I’ll also say that Fastmail is a little friendlier for managing multiple accounts. If I wanted to bring other of my family members into Proton (while sharing domains), there’s really only one viable subscription option, and that’s $20/month when signing up for 2 years. Fastmail has more flexibility where each account can have a different level of service, allowing for mix and match. The result is that you could theoretically fit a few more people into the same cost, although the service isn’t quite the same. Fastmail doesn’t provide VPN services, and they don’t have the same document storage functionality that Proton Drive has, which is all bundled into Proton’s subscription cost.
Conclusion
Like I said at the top, Proton is a fantastic company, and they definitely make a service that is exactly what certain journalists and people who have very stringent privacy and security requirements need. I don’t want to discount the viability of their products for those people and their use case. In fact, it could be argued that that is more what it’s designed for, and I was using something that was a little bit overkill.

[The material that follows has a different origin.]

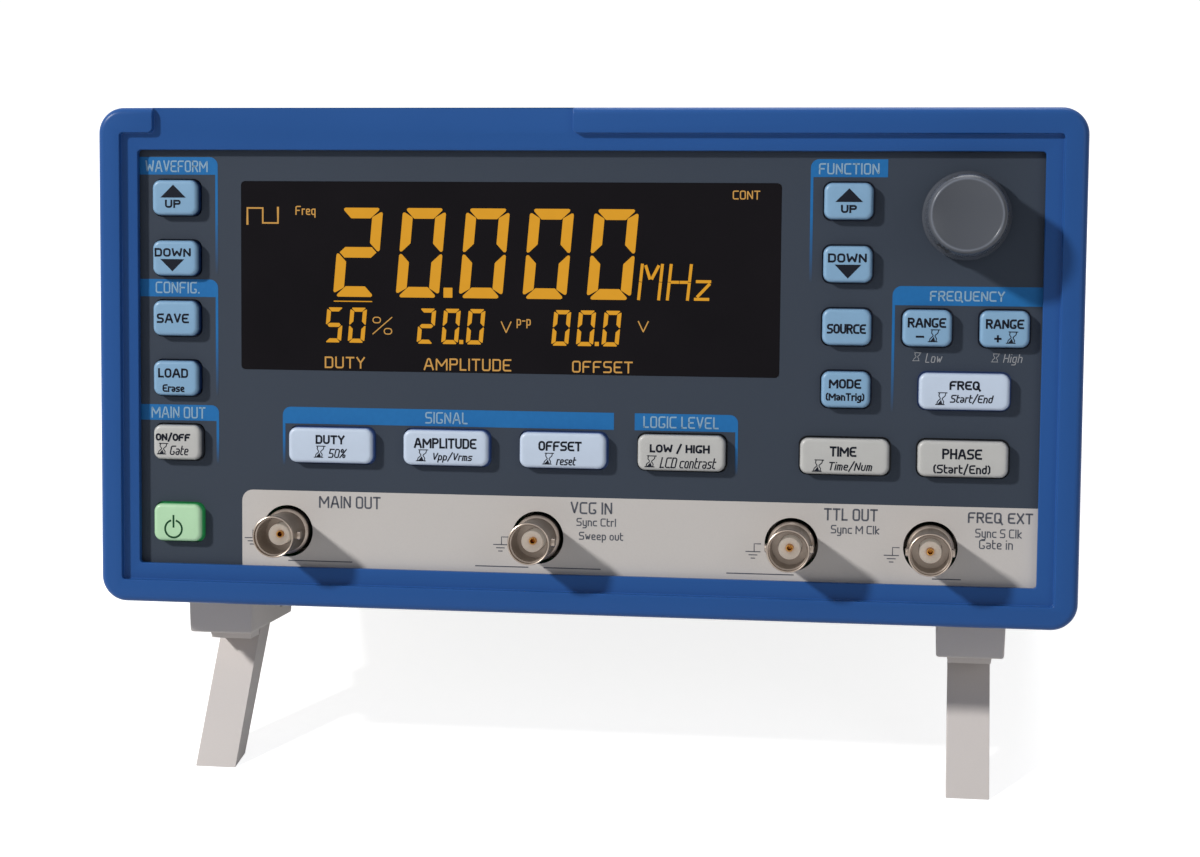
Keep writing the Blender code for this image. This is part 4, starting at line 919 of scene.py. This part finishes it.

Fastmail, for me at least, finds a happier medium of privacy/security and usability. Their service is private in the sense that they do not sell my data or mine it for ads. As more and more large tech companies become enamored with the promise of AI, there will be more tendency to allow their service to analyze your data in order to create better use cases and results for their AI products. Fastmail is committed to not doing this. They probably wouldn’t fight quite as hard against government requests for data, but I’m a little less worried about this particular issue currently.
I fully expect that Proton will continue making improvements to their service, and it’s definitely possible that they resolve some of these frustrations in the future. But as things stand today, it was enough to make me move to something a little more versatile.